### To be done
Your answer should consist only of the lines below from the one with "half_places = (cross_tube_to_joint, outer_cross_tube_y)" through the one with "record = json.load(file)", copied exactly.
======== Material provided
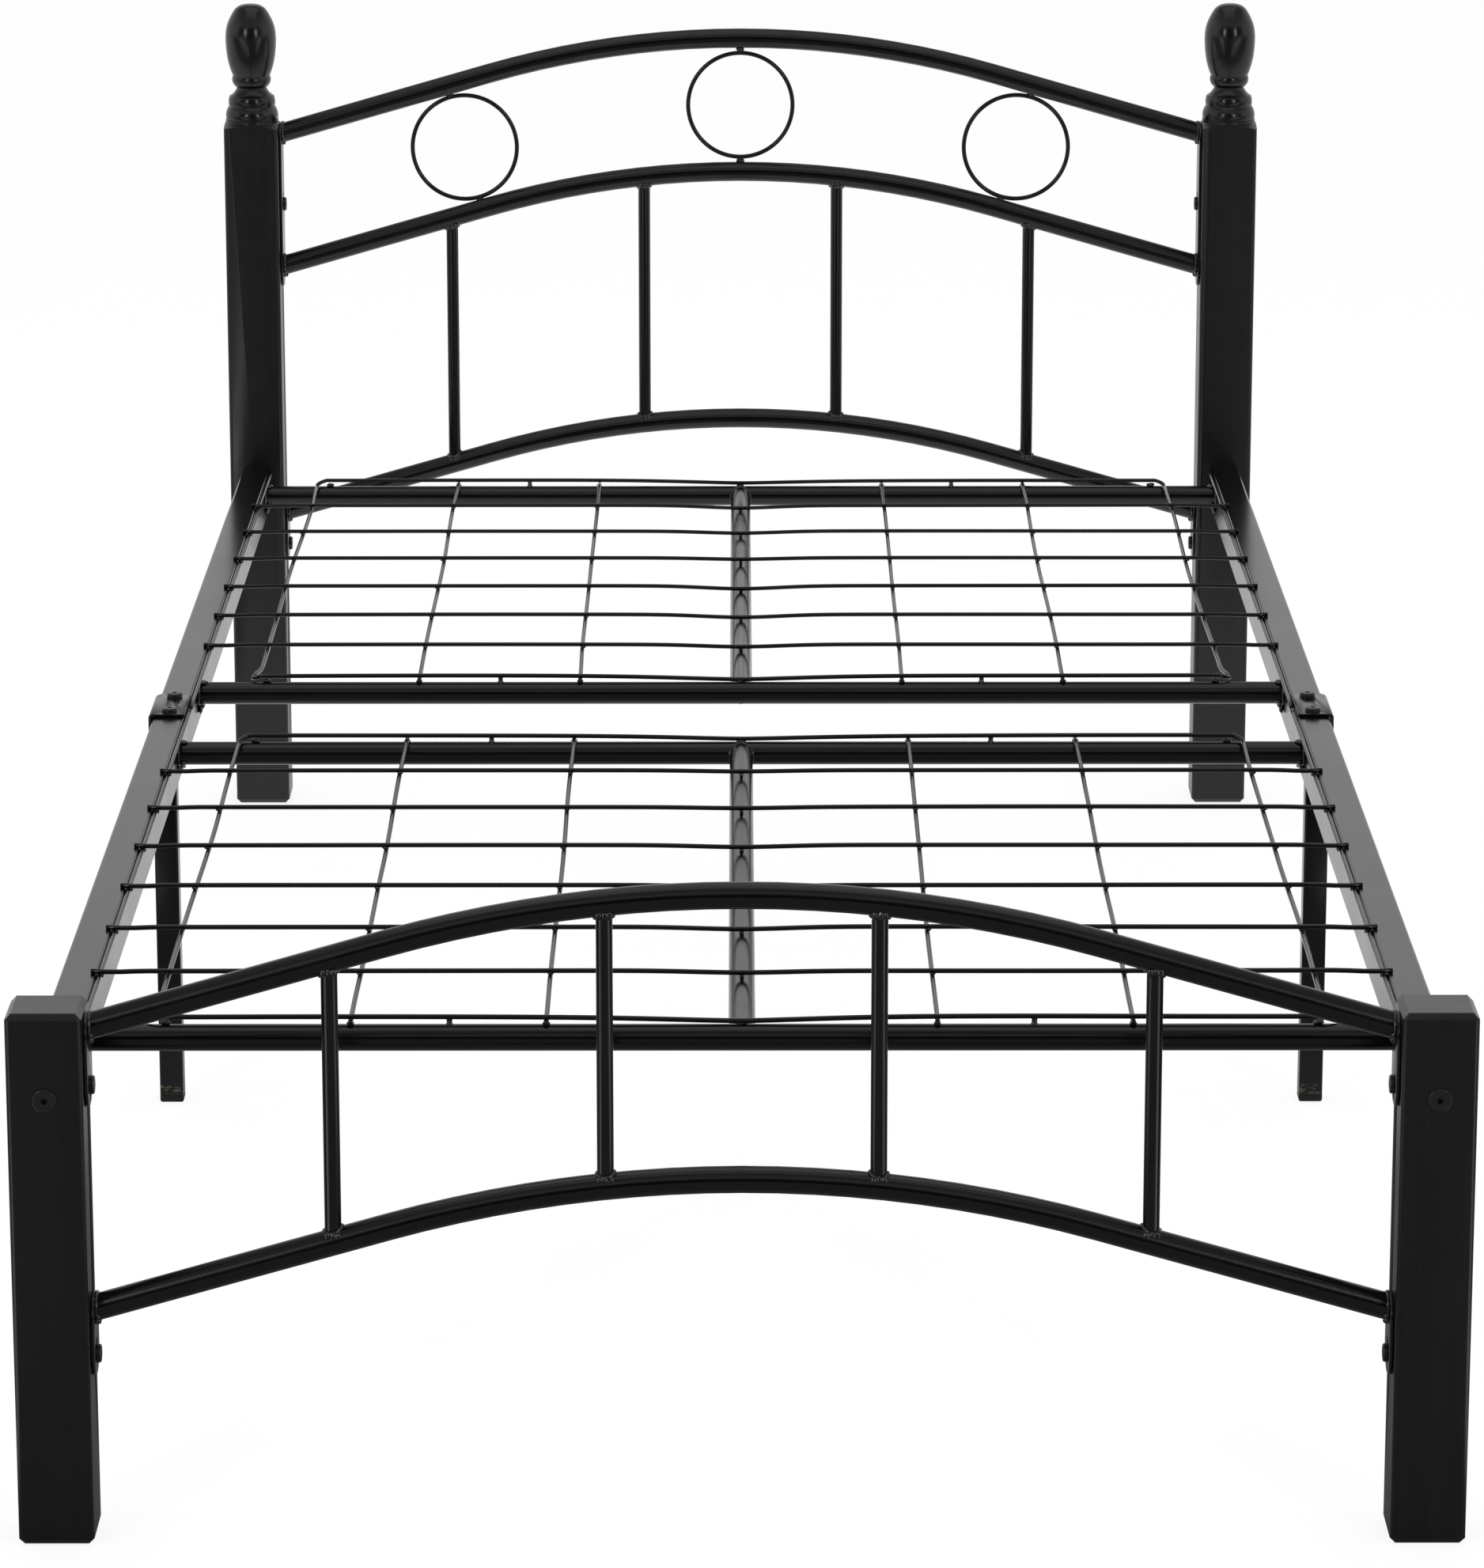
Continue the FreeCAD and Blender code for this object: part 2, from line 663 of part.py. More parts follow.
for end in ENDS:
    for side in SIDES:
        save("post_" + end + "_" + side, post(side, end))
        save("rail_" + end + "_" + side, half_rail(side, end))
for side in SIDES:
    save("finial_" + side, finial(side))
    save("joint_bracket_" + side, joint_bracket(side))
    save("middle_leg_" + side, middle_leg(side))
    for name, (end, top, bottom, screw_height, slot_way) in plates.items():
        plate = end_plate(side, ENDS[end] * post_y, top, bottom, screw_height, slot_way)
        save(name + "_" + side, plate)
save("finial_dowels", *[finial_dowel(side) for side in SIDES])
save("leg_plates", *[leg_plate(side) for side in SIDES])
save("leg_caps", *[leg_cap(side) for side in SIDES])
save("panel_screws", *[panel_screw(side, ENDS[plate[0]] * post_y, plate[3])
                       for plate in plates.values() for side in SIDES])
save("rail_plugs", *[rail_plug(side, end) for end in ENDS for side in SIDES])
save("post_bolts", *[post_bolt(side, end) for end in ENDS for side in SIDES])
save("joint_bolts", *[bracket_bolt(side, end) for end in ENDS for side in SIDES])
save("joint_nuts", *[bracket_nut(side, end) for end in ENDS for side in SIDES])

save("footboard_upper_arch", arch_tube(crown["foot_upper"], -post_y))
save("footboard_lower_arch", arch_tube(crown["foot_lower"], -post_y))
save("headboard_top_arch", arch_tube(crown["head_top"], post_y))
save("headboard_middle_arch", arch_tube(crown["head_middle"], post_y))
save("headboard_lower_arch", arch_tube(crown["head_lower"], post_y))
for k in range(spindles_per_panel):
    x = (k - (spindles_per_panel - 1) / 2) * spindle_pitch
    number = str(k + 1)
    save("footboard_spindle_" + number, spindle(x, -post_y, crown["foot_upper"], crown["foot_lower"]))
    save("headboard_spindle_" + number, spindle(x, post_y, crown["head_middle"], crown["head_lower"]))
for name, x in (("left", -ring_pitch), ("centre", 0), ("right", ring_pitch)):
    save("headboard_ring_" + name, ring(x, post_y, crown["head_top"], crown["head_middle"]))

half_places = (cross_tube_to_joint, outer_cross_tube_y)
cross_tube_places = sorted([-y for y in half_places] + list(half_places))
for k, y in enumerate(cross_tube_places):
    save("cross_tube_" + str(k + 1), cross_tube(y))
for end in ENDS:
    save("centre_tube_" + end, centre_tube(end))
    save("long_wires_" + end, *long_wires(end))
    save("cross_wires_" + end, *cross_wires(end))
save("end_wires", *[end_wire(y) for y in cross_tube_places])
save("border_wires", *[border_wire(side, end) for end in ENDS for side in SIDES])
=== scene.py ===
"""Looks of a single bed frame: lacquered timber posts, powder-coated tubes and a welded wire deck.

Metres throughout. X runs across the bed, Y along it towards the headboard, and Z is up from the floor.
"""

from __future__ import annotations

import json
import logging
import math
import random
from dataclasses import dataclass, field
from enum import Enum
from typing import Callable, Iterable, Sequence

import bmesh
import bpy
from mathutils import Matrix, Vector, noise

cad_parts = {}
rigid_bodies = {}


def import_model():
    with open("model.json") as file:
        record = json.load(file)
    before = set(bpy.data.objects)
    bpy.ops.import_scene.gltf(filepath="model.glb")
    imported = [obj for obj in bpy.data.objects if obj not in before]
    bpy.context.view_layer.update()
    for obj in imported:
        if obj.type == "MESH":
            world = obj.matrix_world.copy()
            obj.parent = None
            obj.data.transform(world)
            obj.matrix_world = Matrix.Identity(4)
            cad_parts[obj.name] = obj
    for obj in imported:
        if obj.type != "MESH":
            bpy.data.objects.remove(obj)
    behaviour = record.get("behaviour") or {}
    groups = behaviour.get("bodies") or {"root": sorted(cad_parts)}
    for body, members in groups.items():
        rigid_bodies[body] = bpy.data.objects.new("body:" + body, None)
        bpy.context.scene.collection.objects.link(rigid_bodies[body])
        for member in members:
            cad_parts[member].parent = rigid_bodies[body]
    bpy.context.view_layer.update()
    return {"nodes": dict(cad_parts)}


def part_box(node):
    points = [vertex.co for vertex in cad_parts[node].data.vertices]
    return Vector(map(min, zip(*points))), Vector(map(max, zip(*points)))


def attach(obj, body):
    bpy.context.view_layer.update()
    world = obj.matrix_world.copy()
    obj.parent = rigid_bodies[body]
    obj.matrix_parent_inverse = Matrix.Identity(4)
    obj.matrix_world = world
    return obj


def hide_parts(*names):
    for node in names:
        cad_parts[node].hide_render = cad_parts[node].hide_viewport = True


for leftover in list(bpy.data.objects):
    bpy.data.objects.remove(leftover)
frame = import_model()

LOG = logging.getLogger("bed_frame")
BODY = "root"
RANGE_SOCKETS = ("From Min", "From Max", "To Min", "To Max")
Colour = tuple[float, float, float]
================
### Answer to the exercise
half_places = (cross_tube_to_joint, outer_cross_tube_y)
cross_tube_places = sorted([-y for y in half_places] + list(half_places))
for k, y in enumerate(cross_tube_places):
    save("cross_tube_" + str(k + 1), cross_tube(y))
for end in ENDS:
    save("centre_tube_" + end, centre_tube(end))
    save("long_wires_" + end, *long_wires(end))
    save("cross_wires_" + end, *cross_wires(end))
save("end_wires", *[end_wire(y) for y in cross_tube_places])
save("border_wires", *[border_wire(side, end) for end in ENDS for side in SIDES])
=== scene.py ===
"""Looks of a single bed frame: lacquered timber posts, powder-coated tubes and a welded wire deck.

Metres throughout. X runs across the bed, Y along it towards the headboard, and Z is up from the floor.
"""

from __future__ import annotations

import json
import logging
import math
import random
from dataclasses import dataclass, field
from enum import Enum
from typing import Callable, Iterable, Sequence

import bmesh
import bpy
from mathutils import Matrix, Vector, noise

cad_parts = {}
rigid_bodies = {}


def import_model():
    with open("model.json") as file:
        record = json.load(file)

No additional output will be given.